### WHAT THE TASK REQUIRES
Repeat, please, only the lines from the top of the data down to the line with "gap_at = 236.4; // [235:0.1:238]"; include both of those lines.

### PROVIDED DATA
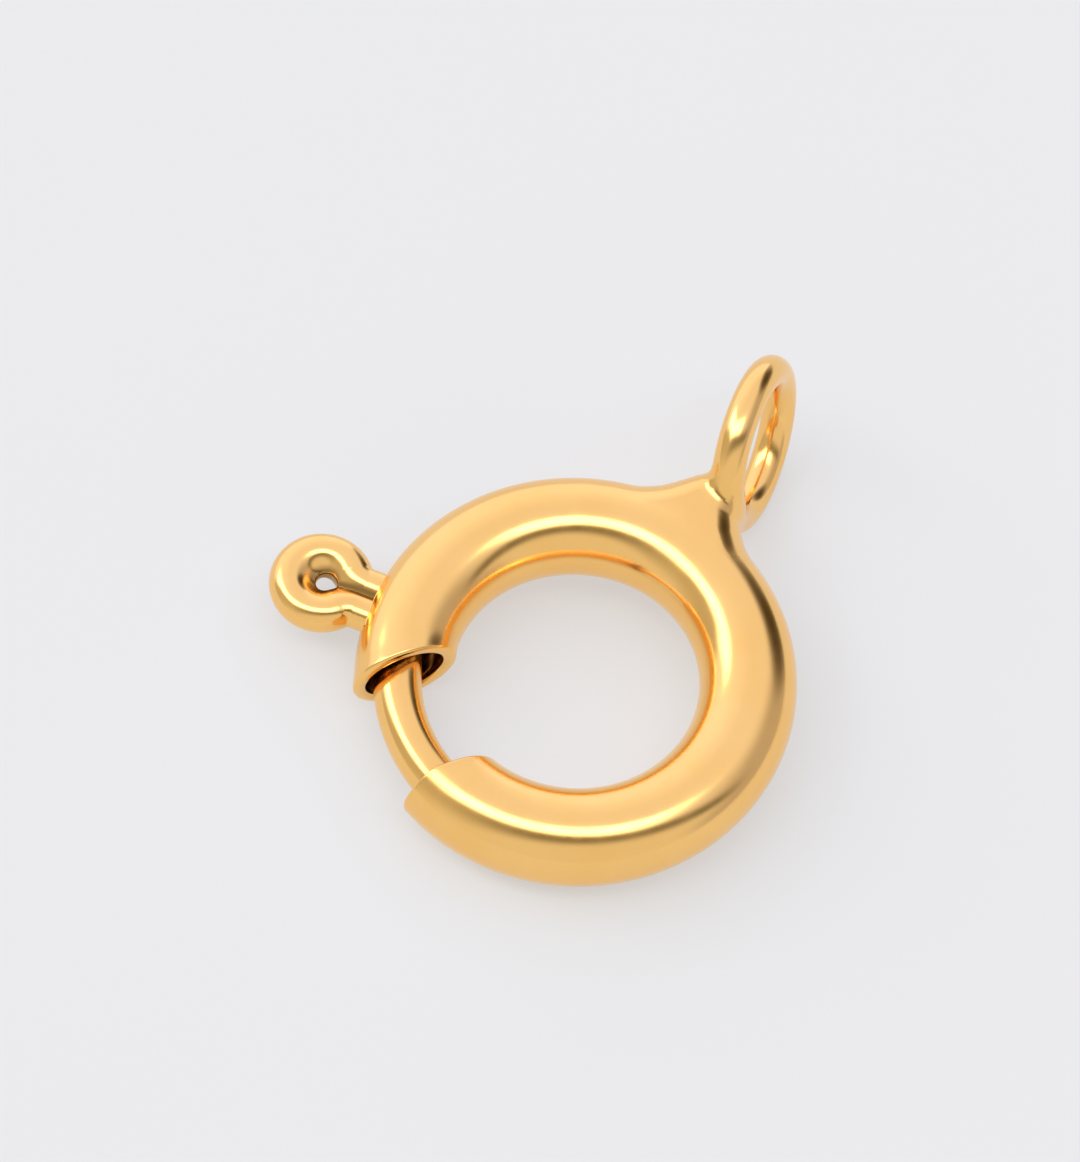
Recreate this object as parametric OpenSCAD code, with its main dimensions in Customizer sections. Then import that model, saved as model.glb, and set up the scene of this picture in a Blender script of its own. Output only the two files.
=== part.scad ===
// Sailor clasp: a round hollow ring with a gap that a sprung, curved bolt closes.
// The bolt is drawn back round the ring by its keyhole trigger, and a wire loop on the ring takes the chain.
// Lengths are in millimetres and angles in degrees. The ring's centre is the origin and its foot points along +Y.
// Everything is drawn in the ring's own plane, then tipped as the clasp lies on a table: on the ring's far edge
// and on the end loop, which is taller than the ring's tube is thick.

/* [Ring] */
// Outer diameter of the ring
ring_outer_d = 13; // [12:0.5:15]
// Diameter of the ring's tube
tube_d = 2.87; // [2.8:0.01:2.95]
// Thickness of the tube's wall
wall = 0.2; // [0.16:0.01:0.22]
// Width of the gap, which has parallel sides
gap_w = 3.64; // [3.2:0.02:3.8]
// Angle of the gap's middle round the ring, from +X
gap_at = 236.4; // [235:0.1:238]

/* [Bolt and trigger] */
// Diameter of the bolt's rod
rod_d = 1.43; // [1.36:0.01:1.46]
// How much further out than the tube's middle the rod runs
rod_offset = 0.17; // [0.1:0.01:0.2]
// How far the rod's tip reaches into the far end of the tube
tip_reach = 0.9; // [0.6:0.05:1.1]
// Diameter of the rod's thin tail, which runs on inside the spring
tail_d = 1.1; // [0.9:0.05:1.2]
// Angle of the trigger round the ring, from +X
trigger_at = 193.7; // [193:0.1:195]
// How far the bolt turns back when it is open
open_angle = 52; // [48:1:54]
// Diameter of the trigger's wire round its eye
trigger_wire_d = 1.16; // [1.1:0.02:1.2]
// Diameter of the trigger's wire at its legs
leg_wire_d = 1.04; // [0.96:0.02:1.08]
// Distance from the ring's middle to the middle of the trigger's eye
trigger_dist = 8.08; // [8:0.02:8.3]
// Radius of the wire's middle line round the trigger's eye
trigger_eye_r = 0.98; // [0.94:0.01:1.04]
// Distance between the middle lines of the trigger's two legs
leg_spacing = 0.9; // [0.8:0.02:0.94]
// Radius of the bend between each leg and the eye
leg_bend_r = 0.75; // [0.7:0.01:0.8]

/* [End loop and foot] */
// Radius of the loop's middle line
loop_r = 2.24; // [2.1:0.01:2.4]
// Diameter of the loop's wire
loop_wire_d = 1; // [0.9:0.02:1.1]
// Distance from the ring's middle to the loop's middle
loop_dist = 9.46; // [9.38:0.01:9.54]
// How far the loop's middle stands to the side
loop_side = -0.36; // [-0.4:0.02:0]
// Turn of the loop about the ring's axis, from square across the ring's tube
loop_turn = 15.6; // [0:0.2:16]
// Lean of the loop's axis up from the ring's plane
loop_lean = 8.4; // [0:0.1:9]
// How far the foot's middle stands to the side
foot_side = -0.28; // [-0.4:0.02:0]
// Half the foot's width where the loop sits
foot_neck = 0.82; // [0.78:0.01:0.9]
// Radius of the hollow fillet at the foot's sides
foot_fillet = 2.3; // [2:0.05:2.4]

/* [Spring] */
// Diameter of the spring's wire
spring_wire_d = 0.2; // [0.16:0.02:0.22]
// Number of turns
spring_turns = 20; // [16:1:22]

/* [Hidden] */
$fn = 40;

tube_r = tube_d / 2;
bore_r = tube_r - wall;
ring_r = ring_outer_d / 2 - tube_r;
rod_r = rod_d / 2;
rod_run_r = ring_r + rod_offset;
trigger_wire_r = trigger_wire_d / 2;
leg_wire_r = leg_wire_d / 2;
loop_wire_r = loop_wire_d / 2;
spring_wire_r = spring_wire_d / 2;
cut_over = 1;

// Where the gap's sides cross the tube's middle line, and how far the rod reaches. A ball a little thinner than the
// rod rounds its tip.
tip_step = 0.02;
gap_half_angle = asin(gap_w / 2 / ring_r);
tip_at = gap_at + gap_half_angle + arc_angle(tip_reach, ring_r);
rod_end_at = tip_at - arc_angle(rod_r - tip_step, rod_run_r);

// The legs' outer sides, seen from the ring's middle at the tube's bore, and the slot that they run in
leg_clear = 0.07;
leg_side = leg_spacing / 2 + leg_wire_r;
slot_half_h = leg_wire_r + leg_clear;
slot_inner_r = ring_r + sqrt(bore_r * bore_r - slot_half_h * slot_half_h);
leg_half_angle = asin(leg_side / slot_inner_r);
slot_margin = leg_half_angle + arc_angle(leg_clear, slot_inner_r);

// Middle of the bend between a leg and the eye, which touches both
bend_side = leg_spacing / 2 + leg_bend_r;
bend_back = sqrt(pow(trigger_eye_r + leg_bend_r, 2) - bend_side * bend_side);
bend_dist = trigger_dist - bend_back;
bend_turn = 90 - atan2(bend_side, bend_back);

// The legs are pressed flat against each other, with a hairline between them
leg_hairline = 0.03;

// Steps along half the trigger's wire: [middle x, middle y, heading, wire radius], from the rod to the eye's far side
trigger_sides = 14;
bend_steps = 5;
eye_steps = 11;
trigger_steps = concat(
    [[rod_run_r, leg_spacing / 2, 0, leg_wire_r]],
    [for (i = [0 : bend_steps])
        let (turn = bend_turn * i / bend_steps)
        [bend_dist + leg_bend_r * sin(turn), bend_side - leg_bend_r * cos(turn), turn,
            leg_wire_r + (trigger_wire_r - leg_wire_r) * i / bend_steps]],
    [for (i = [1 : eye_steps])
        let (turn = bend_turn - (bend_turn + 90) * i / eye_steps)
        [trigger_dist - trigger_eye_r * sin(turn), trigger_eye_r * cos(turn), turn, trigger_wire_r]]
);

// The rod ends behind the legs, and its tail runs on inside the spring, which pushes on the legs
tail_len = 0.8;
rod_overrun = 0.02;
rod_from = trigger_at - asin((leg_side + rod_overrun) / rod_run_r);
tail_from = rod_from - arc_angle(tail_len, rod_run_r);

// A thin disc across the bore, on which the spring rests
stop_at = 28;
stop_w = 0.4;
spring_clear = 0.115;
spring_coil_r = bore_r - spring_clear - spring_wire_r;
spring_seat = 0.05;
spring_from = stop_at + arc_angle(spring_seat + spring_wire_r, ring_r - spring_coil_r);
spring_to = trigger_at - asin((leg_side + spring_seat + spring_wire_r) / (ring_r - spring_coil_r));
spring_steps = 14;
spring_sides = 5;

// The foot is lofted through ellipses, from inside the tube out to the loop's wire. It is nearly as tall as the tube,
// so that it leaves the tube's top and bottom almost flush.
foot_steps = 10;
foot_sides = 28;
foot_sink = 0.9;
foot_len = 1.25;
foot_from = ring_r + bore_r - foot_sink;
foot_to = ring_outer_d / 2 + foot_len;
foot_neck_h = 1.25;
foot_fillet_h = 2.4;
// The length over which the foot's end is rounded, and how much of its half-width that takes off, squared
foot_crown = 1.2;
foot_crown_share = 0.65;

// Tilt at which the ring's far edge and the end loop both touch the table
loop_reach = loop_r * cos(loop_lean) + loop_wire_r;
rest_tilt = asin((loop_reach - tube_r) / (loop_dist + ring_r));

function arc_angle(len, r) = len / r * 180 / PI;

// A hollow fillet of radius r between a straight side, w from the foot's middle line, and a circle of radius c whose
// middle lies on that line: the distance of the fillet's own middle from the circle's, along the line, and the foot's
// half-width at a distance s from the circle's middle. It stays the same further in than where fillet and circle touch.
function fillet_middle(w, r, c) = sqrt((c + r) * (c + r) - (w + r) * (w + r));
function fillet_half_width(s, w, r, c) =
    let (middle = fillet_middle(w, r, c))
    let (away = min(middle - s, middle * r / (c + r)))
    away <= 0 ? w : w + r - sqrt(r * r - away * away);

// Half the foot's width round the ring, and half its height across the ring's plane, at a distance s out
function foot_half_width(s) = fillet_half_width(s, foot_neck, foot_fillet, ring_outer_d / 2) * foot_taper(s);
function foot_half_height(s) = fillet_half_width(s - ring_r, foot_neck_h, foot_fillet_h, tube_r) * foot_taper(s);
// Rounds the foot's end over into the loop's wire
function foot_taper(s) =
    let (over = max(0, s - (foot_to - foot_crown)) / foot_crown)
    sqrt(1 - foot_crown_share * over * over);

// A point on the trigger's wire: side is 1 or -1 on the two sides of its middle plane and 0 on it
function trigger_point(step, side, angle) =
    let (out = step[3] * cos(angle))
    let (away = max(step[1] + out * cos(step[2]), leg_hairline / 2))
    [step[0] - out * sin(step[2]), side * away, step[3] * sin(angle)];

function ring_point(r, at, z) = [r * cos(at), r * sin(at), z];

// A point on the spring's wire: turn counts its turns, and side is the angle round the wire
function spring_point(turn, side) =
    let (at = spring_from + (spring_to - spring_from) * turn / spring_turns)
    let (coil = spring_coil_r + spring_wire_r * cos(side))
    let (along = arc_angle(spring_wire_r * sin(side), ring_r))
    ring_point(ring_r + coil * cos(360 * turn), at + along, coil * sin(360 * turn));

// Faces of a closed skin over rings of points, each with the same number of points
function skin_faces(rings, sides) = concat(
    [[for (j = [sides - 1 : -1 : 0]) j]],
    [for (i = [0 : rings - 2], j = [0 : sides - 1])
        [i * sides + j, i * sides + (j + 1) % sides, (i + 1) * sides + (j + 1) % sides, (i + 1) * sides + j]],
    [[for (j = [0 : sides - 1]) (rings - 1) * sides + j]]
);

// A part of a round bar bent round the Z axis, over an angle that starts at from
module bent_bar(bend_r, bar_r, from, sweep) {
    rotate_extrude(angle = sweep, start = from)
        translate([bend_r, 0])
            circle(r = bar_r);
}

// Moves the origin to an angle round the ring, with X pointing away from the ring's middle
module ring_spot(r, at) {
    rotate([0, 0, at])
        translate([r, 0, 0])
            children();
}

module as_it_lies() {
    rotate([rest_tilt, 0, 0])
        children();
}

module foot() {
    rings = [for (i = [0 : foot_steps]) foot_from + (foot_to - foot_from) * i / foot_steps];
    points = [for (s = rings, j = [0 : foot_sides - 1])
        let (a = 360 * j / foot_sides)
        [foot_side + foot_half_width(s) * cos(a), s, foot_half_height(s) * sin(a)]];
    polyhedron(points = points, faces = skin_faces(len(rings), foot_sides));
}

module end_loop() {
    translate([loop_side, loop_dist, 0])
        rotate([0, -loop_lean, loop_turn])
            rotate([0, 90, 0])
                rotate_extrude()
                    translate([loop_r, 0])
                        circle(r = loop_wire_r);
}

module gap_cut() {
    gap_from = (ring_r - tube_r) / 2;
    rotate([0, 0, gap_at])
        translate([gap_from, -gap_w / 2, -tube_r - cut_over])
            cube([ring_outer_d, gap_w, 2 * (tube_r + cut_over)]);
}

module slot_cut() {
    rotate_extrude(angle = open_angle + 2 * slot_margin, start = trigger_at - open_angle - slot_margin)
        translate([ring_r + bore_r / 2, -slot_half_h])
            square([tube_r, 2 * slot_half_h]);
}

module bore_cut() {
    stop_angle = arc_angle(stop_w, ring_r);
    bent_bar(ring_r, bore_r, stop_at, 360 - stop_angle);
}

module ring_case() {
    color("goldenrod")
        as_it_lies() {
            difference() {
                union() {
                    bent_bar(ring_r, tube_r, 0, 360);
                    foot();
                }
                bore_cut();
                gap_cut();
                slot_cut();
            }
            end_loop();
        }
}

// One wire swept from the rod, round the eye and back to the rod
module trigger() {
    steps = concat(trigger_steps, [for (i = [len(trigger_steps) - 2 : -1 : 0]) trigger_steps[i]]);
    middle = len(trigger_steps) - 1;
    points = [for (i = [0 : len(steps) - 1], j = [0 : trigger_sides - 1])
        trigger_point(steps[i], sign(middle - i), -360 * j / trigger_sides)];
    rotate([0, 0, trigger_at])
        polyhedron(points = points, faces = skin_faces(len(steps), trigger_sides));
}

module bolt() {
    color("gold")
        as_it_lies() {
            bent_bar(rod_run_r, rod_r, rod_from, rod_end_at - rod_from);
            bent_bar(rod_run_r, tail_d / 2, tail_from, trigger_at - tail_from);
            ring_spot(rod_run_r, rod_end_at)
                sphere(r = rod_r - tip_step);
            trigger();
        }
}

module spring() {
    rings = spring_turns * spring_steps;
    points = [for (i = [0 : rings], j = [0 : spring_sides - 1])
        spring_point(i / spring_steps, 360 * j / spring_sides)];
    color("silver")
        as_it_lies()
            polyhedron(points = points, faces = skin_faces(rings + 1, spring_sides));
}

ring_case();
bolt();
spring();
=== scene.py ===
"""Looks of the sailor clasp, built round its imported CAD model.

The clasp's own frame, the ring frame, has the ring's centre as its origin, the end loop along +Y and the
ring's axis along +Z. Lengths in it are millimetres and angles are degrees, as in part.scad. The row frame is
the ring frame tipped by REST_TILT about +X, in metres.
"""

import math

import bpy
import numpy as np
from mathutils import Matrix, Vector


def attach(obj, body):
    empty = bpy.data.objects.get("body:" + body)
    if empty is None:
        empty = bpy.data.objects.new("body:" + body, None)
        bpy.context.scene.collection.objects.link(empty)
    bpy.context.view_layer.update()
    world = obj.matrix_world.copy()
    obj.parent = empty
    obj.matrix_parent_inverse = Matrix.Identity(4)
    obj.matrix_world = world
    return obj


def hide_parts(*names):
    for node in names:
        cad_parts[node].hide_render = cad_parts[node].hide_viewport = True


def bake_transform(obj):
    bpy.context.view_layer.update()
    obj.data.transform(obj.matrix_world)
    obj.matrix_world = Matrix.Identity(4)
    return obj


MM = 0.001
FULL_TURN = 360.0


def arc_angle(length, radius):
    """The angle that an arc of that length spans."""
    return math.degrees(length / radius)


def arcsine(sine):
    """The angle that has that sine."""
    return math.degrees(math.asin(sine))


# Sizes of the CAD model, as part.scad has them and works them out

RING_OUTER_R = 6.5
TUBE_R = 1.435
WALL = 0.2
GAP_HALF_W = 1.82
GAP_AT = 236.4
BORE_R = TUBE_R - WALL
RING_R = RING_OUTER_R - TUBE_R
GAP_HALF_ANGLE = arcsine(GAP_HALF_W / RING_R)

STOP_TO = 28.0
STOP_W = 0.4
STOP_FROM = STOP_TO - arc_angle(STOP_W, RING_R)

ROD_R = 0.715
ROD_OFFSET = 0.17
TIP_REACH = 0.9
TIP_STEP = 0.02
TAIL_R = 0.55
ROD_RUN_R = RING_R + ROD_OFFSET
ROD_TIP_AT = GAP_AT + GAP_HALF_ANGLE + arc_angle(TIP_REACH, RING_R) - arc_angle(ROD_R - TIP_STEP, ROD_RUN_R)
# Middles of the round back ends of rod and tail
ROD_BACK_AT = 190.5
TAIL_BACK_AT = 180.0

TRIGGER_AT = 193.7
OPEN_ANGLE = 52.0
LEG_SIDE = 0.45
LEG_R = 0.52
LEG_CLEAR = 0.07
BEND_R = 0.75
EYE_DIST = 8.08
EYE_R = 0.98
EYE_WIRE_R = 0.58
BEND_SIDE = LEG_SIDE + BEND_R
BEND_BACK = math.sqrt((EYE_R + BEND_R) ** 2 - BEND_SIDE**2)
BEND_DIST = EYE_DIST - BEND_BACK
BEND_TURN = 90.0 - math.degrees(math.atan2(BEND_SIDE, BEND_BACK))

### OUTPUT
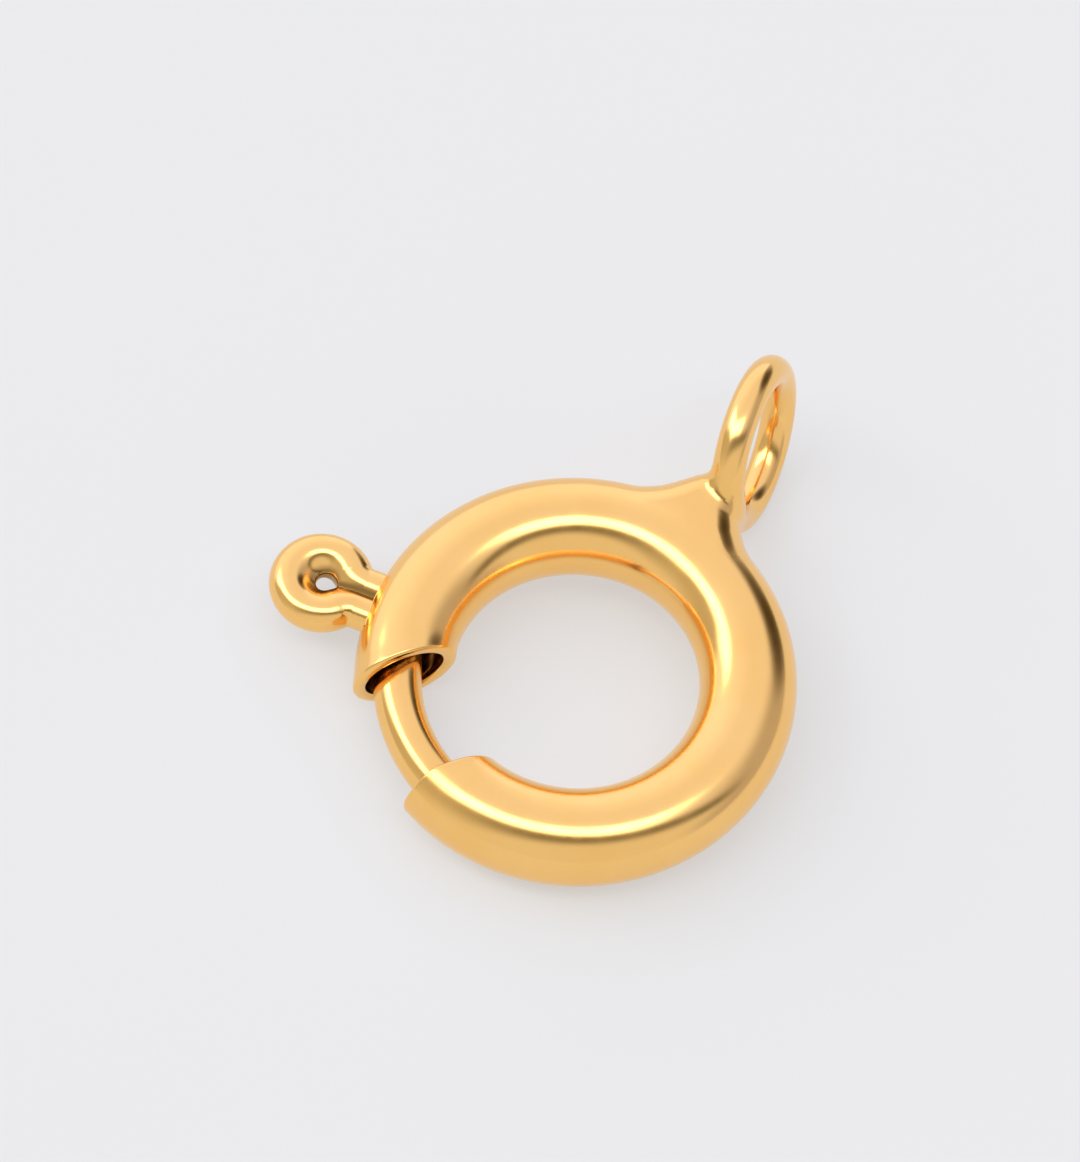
Recreate this object as parametric OpenSCAD code, with its main dimensions in Customizer sections. Then import that model, saved as model.glb, and set up the scene of this picture in a Blender script of its own. Output only the two files.
=== part.scad ===
// Sailor clasp: a round hollow ring with a gap that a sprung, curved bolt closes.
// The bolt is drawn back round the ring by its keyhole trigger, and a wire loop on the ring takes the chain.
// Lengths are in millimetres and angles in degrees. The ring's centre is the origin and its foot points along +Y.
// Everything is drawn in the ring's own plane, then tipped as the clasp lies on a table: on the ring's far edge
// and on the end loop, which is taller than the ring's tube is thick.

/* [Ring] */
// Outer diameter of the ring
ring_outer_d = 13; // [12:0.5:15]
// Diameter of the ring's tube
tube_d = 2.87; // [2.8:0.01:2.95]
// Thickness of the tube's wall
wall = 0.2; // [0.16:0.01:0.22]
// Width of the gap, which has parallel sides
gap_w = 3.64; // [3.2:0.02:3.8]
// Angle of the gap's middle round the ring, from +X
gap_at = 236.4; // [235:0.1:238]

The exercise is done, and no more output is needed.